# Kahlua Chicken Wings



## kansasgirl (Feb 21, 2005)

Wonderful!

Kahlua Chicken Wings
2 tb Butter 1/2 c Onion, finely chopped 
3/4 ts Chile powder 
Hot sauce to taste
1 c Barbecue sauce 
2 tb Honey 
Salt and pepper to taste 
2 cloves Garlic, minced 
1 ts Cumin 
1/2 c Coffee liqueur 
2 tb Worcestershire sauce 
1 ts Salt 
20 Chicken wings 

1.In a large saucepan melt butter, saute garlic and onion over medium heat for 3 minutes. Add cumin and chili powder and cook, stirring constantly for 2 minutes. 
2.Blend in Coffee Liqueur and cook to reduce liquid by one-half. Stir in hot sauce, Worcestershire, barbeque sauce and salt. Simmer 5 minutes. Remove from heat and add honey. Set aside and allow to cool. 
3.Prepare chicken wings by removing and discarding the tips. Divide the wings in half at the remaining joint.
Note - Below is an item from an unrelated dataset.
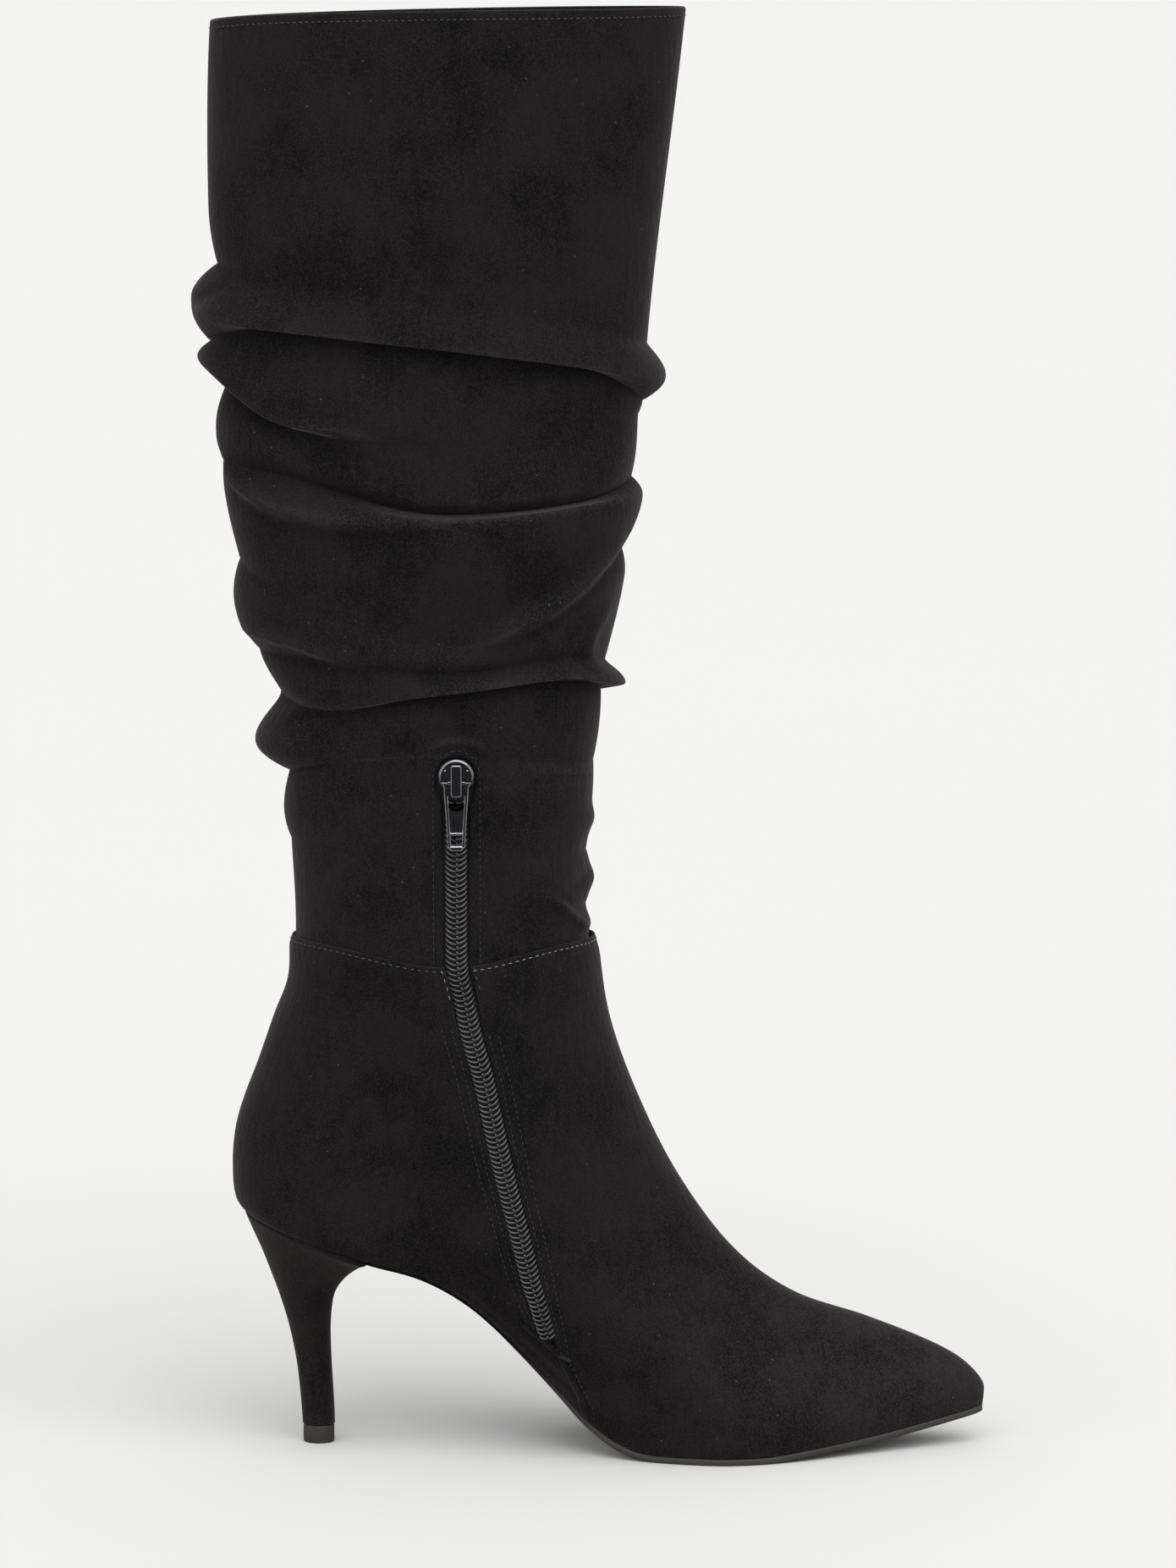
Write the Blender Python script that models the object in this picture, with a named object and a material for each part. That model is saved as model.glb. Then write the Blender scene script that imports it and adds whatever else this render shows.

Marinate the wings in the cooked sauce for 1 hour at room temperature, or overnight in the refrigerator. 
4.To cook, place the marinated wings on a broiler pan, sprinkle with salt and pepper and broil 5 minutes, turn and brush with the remaining sauce and bake at 350 degrees for 15 minutes. Serve hot. Remaining marinade can be brought to a boil and reduced to use as a dipping sauce.


----------



## MJ (Mar 3, 2005)

This looks very cool Kansasgirl. Is this TNT? I'm getting very hungry after looking at that! Thanks.


----------



## Kathy36 (Mar 14, 2005)

I have a bottle of Kahlua here. Sounds very good and you are making me very hungry before I go to bed (it is 9pm here in germany)


----------



## kyles (Mar 14, 2005)

BD (before diet) I bought a bottle of Tia Maria and had no idea what to do with it.......I'm going to try this at the weekend, yum!!!!


----------



## Rom (Aug 19, 2007)

ohhh i wish my bf liked anything sweet in mealssss. I WANT to make this LOL, maybe i will make it and just put it there and it he likes it...GOOD


----------



## candelbc (Aug 20, 2007)

Have you by chance tried the sauce on anything other than chicken wings? It sounds like a delicious sauce recipe!

-Brad


----------